Zodra mensen zich gaan beseffen dat het echt gaat gebeuren, komen zij in verwarrende fase van rationeel begrip. Ze gaan zich afvragen wat de verandering voor hen gaat betekenen, wat de impact zal zijn, hoe de toekomst er uit zal zien en of alles wel goed zal komen. Hier komen de oprechte vragen naar voren; “Hoe moet dat dan?”, “Hoe gaan we zorgen voor…?”, “Hebben jullie wel rekening gehouden met..?” of “Wat moet ik dan gaan doen?”. Ze kunnen (heftige) emoties als boosheid, angst en verdriet ervaren en sommigen zullen liever teruggaan naar ontkenning, dan dat ze erkennen dat ze aan de slag moeten.
In deze fase is duidelijkheid en antwoord op de vragen uiteraard heel erg belangrijk, maar daarnaast wordt ook geruststellen een van de taken van de leiders van de verandering. Een troostende arm om de schouder en begrip voor het gevoel van verlies. Zij moeten zorgen dat ze te vertrouwen zijn, transparantie bieden, luisteren naar de bezwaren en zorgen van de medewerkers en waar mogelijk oplossingen bieden.
Wanneer de fase van rationeel begrip en emotionele acceptatie goed gemanaged wordt, dan zullen mensen de stap naar aanpassing en verandering kunnen maken. Dan zijn ze ‘aan boord’ en zullen ze zich inzetten om de verandering te realiseren. Van daaruit zal op termijn de stap naar een nieuwe comfortzone kunnen worden gemaakt. De fase van aanpassing herken je aan actiebereidheid, oplossen van problemen, uitproberen en acceptatie. In deze fase wordt de mogelijke winst van de verandering pas echt gevoeld door de medewerkers!
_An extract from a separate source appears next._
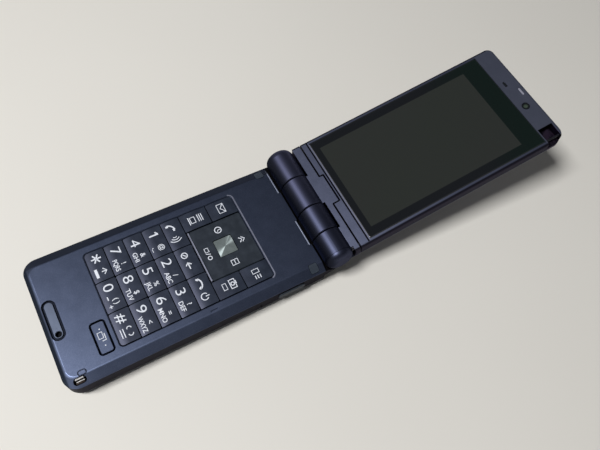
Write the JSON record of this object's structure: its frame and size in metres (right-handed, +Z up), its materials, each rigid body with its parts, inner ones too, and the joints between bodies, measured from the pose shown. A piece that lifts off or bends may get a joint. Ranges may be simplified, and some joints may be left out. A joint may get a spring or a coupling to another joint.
{
  "type": "flip phone",
  "caption": "Two-way opening flip phone lying open: a keypad half, a barrel hinge, and a display half that also swings sideways on its right edge.",
  "frame": {"origin": "on the flat underside of the keypad half, on its centreline, halfway between the microphone end and the hinge axis", "axes": "+X to the right of someone reading the keys, +Y from the microphone end to the hinge and on to the display, +Z up out of the keys"},
  "size_m": [0.0504, 0.1973, 0.0332],
  "materials": {
    "case_metal": "satin blue-black paint over a light alloy",
    "lid_plastic": "satin blue-black paint",
    "cover_plastic": "satin blue-black paint",
    "key_black": "dark keycap",
    "nav_metal": "bright faceted cap",
    "bright_trim": "plated strip",
    "mic_metal": "blue-grey anodised plate",
    "steel": "plain steel",
    "inner_metal": "plain",
    "rubber": "matte silicone",
    "circuit_board": "solder mask",
    "inner_plastic": "plain",
    "battery": "dark sleeve",
    "screen_glass": "dark polished window",
    "panel": "dark liquid crystal panel",
    "dark_window": "dark polished window"
  },
  "bodies": {
    "base": {"keypad_case": "case_metal", "rear_case": "case_metal", "battery_pack": "battery", "main_board": "circuit_board", "shield_cans": "steel", "key_mat": "rubber", "microphone": "inner_plastic", "mic_plate": "mic_metal", "loudspeaker": "inner_metal", "vibration_motor": "steel", "camera_module": "inner_metal", "camera_window": "dark_window", "connector_socket": "steel", "card_socket": "steel", "hinge_bumpers": "rubber", "keypad_trim": "bright_trim", "case_screws": "steel", "hinge_unit": "steel"},
    "arm": {"hinge_arm": "case_metal", "hinge_shaft": "steel", "swing_pin": "steel"},
    "display": {"display_front": "lid_plastic", "display_back": "lid_plastic", "glass_window": "screen_glass", "lcd_panel": "panel", "display_board": "circuit_board", "receiver": "inner_metal", "receiver_slot": "bright_trim", "front_camera": "inner_plastic", "sensor_window": "dark_window", "corner_pin": "steel", "sub_window": "dark_window"},
    "battery_cover": {"battery_cover": "cover_plastic"},
    "side_cover": {"side_cover": "cover_plastic"},
    "side_key": {"side_key": "cover_plastic"},
    "latch_hook": {"latch_hook": "steel"},
    "lock_plunger": {"lock_plunger": "inner_plastic"},
    "nav_rocker": {"nav_rocker": "inner_plastic"},
    "nav_ring": {"nav_ring": "key_black"},
    "key_1": {"key_1": "key_black"},
    "key_2": {"key_2": "key_black"},
    "key_3": {"key_3": "key_black"},
    "key_4": {"key_4": "key_black"},
    "key_5": {"key_5": "key_black"},
    "key_6": {"key_6": "key_black"},
    "key_7": {"key_7": "key_black"},
    "key_8": {"key_8": "key_black"},
    "key_9": {"key_9": "key_black"},
    "key_0": {"key_0": "key_black"},
    "key_star": {"key_star": "key_black"},
    "key_hash": {"key_hash": "key_black"},
    "key_call": {"key_call": "key_black"},
    "key_clear": {"key_clear": "key_black"},
    "key_end": {"key_end": "key_black"},
    "key_mail": {"key_mail": "key_black"},
    "key_menu": {"key_menu": "key_black"},
    "key_guide": {"key_guide": "key_black"},
    "key_camera": {"key_camera": "key_black"},
    "key_multi": {"key_multi": "key_black"},
    "nav_centre": {"nav_centre": "nav_metal"}
  },
  "joints": [
    {"name": "lid_hinge", "type": "hinge", "parent": "base", "child": "arm", "pos_m": [0, 0.04985, 0.0124], "axis": [1, 0, 0], "range_deg": [0, 168.7]},
    {"name": "lid_swing", "type": "hinge", "parent": "arm", "child": "display", "pos_m": [0.0222, 0.05966, 0.01436], "axis": [0, -0.9806, -0.1959], "range_deg": [0, 110]},
    {"name": "battery_cover_slide", "type": "slide", "parent": "base", "child": "battery_cover", "axis": [0, -1, 0], "range_m": [0, 0.003]},
    {"name": "side_cover_hinge", "type": "hinge", "parent": "base", "child": "side_cover", "pos_m": [0.0237, 0.01735, 0.0034], "axis": [0, 0, 1], "range_deg": [0, 100]},
    {"name": "side_key_press", "type": "slide", "parent": "base", "child": "side_key", "axis": [-1, 0, 0], "range_m": [0, 0.0003], "stiffness_N_per_m": 3000},
    {"name": "latch_rise", "type": "slide", "parent": "base", "child": "latch_hook", "axis": [0, 0, 1], "range_m": [0, 0.0029], "stiffness_N_per_m": 150},
    {"name": "lock_plunger_press", "type": "slide", "parent": "base", "child": "lock_plunger", "axis": [0, 0, -1], "range_m": [0, 0.0003]},
    {"name": "nav_rocker_tilt", "type": "hinge", "parent": "base", "child": "nav_rocker", "pos_m": [0, 0.01585, 0.00895], "axis": [0, 1, 0], "range_deg": [-1.2, 1.2], "stiffness_Nm_per_rad": 0.5},
    {"name": "nav_ring_tilt", "type": "hinge", "parent": "nav_rocker", "child": "nav_ring", "pos_m": [0, 0.01585, 0.00895], "axis": [1, 0, 0], "range_deg": [-1.2, 1.2], "stiffness_Nm_per_rad": 0.5},
    {"name": "key_1_press", "type": "slide", "parent": "base", "child": "key_1", "axis": [0, 0, -1], "range_m": [0, 0.0003], "stiffness_N_per_m": 3000},
    {"name": "key_2_press", "type": "slide", "parent": "base", "child": "key_2", "axis": [0, 0, -1], "range_m": [0, 0.0003], "stiffness_N_per_m": 3000},
    {"name": "key_3_press", "type": "slide", "parent": "base", "child": "key_3", "axis": [0, 0, -1], "range_m": [0, 0.0003], "stiffness_N_per_m": 3000},
    {"name": "key_4_press", "type": "slide", "parent": "base", "child": "key_4", "axis": [0, 0, -1], "range_m": [0, 0.0003], "stiffness_N_per_m": 3000},
    {"name": "key_5_press", "type": "slide", "parent": "base", "child": "key_5", "axis": [0, 0, -1], "range_m": [0, 0.0003], "stiffness_N_per_m": 3000},
    {"name": "key_6_press", "type": "slide", "parent": "base", "child": "key_6", "axis": [0, 0, -1], "range_m": [0, 0.0003], "stiffness_N_per_m": 3000},
    {"name": "key_7_press", "type": "slide", "parent": "base", "child": "key_7", "axis": [0, 0, -1], "range_m": [0, 0.0003], "stiffness_N_per_m": 3000},
    {"name": "key_8_press", "type": "slide", "parent": "base", "child": "key_8", "axis": [0, 0, -1], "range_m": [0, 0.0003], "stiffness_N_per_m": 3000},
    {"name": "key_9_press", "type": "slide", "parent": "base", "child": "key_9", "axis": [0, 0, -1], "range_m": [0, 0.0003], "stiffness_N_per_m": 3000},
    {"name": "key_0_press", "type": "slide", "parent": "base", "child": "key_0", "axis": [0, 0, -1], "range_m": [0, 0.0003], "stiffness_N_per_m": 3000},
    {"name": "key_star_press", "type": "slide", "parent": "base", "child": "key_star", "axis": [0, 0, -1], "range_m": [0, 0.0003], "stiffness_N_per_m": 3000},
    {"name": "key_hash_press", "type": "slide", "parent": "base", "child": "key_hash", "axis": [0, 0, -1], "range_m": [0, 0.0003], "stiffness_N_per_m": 3000},
    {"name": "key_call_press", "type": "slide", "parent": "base", "child": "key_call", "axis": [0, 0, -1], "range_m": [0, 0.0003], "stiffness_N_per_m": 3000},
    {"name": "key_clear_press", "type": "slide", "parent": "base", "child": "key_clear", "axis": [0, 0, -1], "range_m": [0, 0.0003], "stiffness_N_per_m": 3000},
    {"name": "key_end_press", "type": "slide", "parent": "base", "child": "key_end", "axis": [0, 0, -1], "range_m": [0, 0.0003], "stiffness_N_per_m": 3000},
    {"name": "key_mail_press", "type": "slide", "parent": "base", "child": "key_mail", "axis": [0, 0, -1], "range_m": [0, 0.0003], "stiffness_N_per_m": 3000},
    {"name": "key_menu_press", "type": "slide", "parent": "base", "child": "key_menu", "axis": [0, 0, -1], "range_m": [0, 0.0003], "stiffness_N_per_m": 3000},
    {"name": "key_guide_press", "type": "slide", "parent": "base", "child": "key_guide", "axis": [0, 0, -1], "range_m": [0, 0.0003], "stiffness_N_per_m": 3000},
    {"name": "key_camera_press", "type": "slide", "parent": "base", "child": "key_camera", "axis": [0, 0, -1], "range_m": [0, 0.0003], "stiffness_N_per_m": 3000},
    {"name": "key_multi_press", "type": "slide", "parent": "base", "child": "key_multi", "axis": [0, 0, -1], "range_m": [0, 0.0003], "stiffness_N_per_m": 3000},
    {"name": "nav_centre_press", "type": "slide", "parent": "base", "child": "nav_centre", "axis": [0, 0, -1], "range_m": [0, 0.0003], "stiffness_N_per_m": 3000}
  ],
  "couplings": [
    {"joint": "lock_plunger_press", "follows": "latch_rise", "ratio": 0.1034}
  ]
}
Voor de leiders is het van belang om de acties te faciliteren en te zorgen dat alles in lijn met de beoogde veranderingen blijft. Zij moeten zich wel bewust blijven van de mogelijkheid dat medewerkers (op onderdelen) terug kunnen vallen in eerdere fases, bijvoorbeeld wanneer het sociaal plan of de werkplek verdeling duidelijk wordt. Dan moeten zij ook in hun aanpak terug schakelen.
Om over te gaan naar de nieuwe status quo is het van belang om de nieuwe regels en gewoontes om te zetten in richtlijnen en cultuur; het bestendigen van de nieuwe situatie.
De belangrijkste boodschap van dit verhaal is echter dat je je moet beseffen dat iedereen deze fases doorloopt, ieder op zijn eigen tempo. Iedere fase heeft een andere vorm van aandacht nodig om het mogelijk te maken om door te stappen naar de volgende fase. Wanneer je een leider van een verandering bent, dan loop je altijd een paar fases voor op de rest en zul je heel bewust moeten schakelen tussen je eigen gevoel en dat wat de mensen om je heen nodig hebben.
Uiteraard kun je dit laten begeleiden door een externe partij, zoals Ruijter Company. Wij bieden trainingen over verandering, begeleiding en ondersteuning voor medewerkers en managers die het er lastig mee hebben. Onder andere ProRail, Keyrail, Demcon en Rijkswaterstaat maken gebruik van onze diensten op dit gebied.
1 reactie
Reorganisatie
Het grote bezwaar dat ik als leek tegen die hype in Verandermanagement heb, is dat het “Veranderen” een doel op zich is geworden, Bij een reorganisatie zou echter het woordje “Verbetering” centraal moeten staan. Maar in de enorm groeiende bedrijfstak van counseling en coaching verdienen mensen hun brood met het voorstellen en begeleiden van verandertrajecten. Het lijkt me dan ook vrij logisch dat er zelden het advies zal worden gegeven om (sommige) zaken bij het oude te laten. Dus Oud is per definitie Fout, en Nieuw is altijd Beter? Wie is hier nu de verliezer?